Nos vários pontos da bacia do Rio Doce, incertezas continuam, assim como em Mariana: sobre a qualidade da água ingerida, sobre o risco de colher o que cresce próximo ao rejeito, sobre a extensão e magnitude das afetações. Informações contraditórias proliferam sem que tragam qualquer forma de alento. Sobre a extensão do desastre, basta uma pesquisa rápida na internet para verificarmos que nem mesmo quanto aos nomes das localidades atingidas há um consenso claro e ampla divulgação por parte do Estado. Sobre a noção de desastre, também não, já que ainda há quem o denote como a um acidente e/ou evento, eximindo as empresas de suas responsabilidades.

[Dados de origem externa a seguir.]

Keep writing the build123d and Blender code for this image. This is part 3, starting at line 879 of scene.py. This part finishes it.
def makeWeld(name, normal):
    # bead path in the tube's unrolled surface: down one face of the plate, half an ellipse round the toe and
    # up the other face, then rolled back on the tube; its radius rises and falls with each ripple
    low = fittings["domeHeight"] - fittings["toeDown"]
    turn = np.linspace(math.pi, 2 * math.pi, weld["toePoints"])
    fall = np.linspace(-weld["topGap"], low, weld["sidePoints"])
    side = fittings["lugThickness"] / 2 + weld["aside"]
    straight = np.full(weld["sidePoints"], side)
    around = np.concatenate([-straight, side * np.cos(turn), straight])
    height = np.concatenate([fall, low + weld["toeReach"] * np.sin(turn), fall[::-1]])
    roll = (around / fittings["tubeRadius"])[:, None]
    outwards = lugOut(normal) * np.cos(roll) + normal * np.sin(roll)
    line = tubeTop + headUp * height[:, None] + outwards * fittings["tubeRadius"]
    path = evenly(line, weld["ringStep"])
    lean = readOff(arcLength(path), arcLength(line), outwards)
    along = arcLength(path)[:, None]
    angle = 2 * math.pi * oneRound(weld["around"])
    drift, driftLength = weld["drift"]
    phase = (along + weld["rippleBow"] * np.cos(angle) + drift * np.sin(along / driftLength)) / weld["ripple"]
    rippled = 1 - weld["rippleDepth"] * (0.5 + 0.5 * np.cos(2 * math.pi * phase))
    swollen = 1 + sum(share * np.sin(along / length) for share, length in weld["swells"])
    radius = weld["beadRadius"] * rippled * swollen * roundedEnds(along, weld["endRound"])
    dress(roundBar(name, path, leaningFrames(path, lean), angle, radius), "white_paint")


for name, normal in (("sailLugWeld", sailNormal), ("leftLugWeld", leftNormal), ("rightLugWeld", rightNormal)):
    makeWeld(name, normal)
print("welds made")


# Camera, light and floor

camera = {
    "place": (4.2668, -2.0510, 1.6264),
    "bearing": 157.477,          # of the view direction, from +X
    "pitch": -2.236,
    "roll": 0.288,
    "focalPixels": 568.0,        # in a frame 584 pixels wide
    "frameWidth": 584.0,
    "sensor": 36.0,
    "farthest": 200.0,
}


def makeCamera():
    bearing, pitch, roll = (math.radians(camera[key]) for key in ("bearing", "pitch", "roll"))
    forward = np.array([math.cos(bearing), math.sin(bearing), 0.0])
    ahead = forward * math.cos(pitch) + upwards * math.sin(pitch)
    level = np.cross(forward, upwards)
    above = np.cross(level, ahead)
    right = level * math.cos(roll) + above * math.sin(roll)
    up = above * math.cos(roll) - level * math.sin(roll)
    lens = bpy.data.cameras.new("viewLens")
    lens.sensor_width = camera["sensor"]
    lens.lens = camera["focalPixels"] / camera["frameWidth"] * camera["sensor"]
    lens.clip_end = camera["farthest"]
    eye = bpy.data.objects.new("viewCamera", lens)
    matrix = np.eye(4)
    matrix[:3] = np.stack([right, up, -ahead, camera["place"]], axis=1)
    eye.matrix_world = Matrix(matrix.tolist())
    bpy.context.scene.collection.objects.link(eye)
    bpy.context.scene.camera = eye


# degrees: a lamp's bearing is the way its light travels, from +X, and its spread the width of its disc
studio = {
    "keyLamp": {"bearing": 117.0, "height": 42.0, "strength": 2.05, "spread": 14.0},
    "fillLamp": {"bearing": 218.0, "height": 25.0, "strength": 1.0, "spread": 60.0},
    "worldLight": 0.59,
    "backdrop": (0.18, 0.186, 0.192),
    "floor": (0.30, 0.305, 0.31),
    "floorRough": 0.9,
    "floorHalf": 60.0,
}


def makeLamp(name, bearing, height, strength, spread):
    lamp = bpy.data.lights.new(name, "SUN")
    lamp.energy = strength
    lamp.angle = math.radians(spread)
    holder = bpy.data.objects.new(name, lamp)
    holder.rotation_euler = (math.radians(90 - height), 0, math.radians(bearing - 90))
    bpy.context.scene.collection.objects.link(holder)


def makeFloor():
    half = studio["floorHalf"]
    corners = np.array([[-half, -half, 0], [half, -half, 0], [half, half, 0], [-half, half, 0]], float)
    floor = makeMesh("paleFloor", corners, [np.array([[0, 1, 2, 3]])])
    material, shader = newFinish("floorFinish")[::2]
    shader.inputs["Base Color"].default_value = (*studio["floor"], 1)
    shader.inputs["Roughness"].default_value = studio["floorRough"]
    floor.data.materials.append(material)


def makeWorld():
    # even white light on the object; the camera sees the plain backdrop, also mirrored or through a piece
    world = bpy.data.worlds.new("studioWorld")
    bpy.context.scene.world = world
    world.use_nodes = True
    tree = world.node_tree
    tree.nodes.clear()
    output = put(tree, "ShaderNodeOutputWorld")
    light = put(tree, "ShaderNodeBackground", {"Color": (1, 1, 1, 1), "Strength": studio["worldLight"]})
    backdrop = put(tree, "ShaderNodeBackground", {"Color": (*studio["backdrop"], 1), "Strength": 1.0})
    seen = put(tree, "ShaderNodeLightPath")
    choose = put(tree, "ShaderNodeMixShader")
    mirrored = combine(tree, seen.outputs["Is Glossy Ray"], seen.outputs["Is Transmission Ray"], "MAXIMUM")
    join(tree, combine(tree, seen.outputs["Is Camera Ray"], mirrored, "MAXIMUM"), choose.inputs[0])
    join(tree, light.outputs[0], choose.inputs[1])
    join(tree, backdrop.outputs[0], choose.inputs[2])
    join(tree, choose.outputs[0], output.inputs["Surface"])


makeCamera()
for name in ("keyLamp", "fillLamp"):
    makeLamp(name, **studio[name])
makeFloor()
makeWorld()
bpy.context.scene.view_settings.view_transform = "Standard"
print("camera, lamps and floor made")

No cenário em que se proliferam incertezas, é papel da Universidade construir conhecimentos que colaborem para a aproximação quanto às múltiplas afetações sobre sujeitos e coletividades ao longo da bacia, bem como sobre as características físicas dos lugares transformados. É também papel da Universidade agir na construção de um vocabulário que não corrobore com a fraseologia sobre o desastre como acidentee/ou evento, mas como processo que segue através da perpetuação de violências. Sobretudo, cumpre à Universidade trabalhar para que o desastre componha nossa memória social enquanto pertencentes a um país historicamente dependente da mineração e de um modelo de desenvolvimento que segue provocando feridas.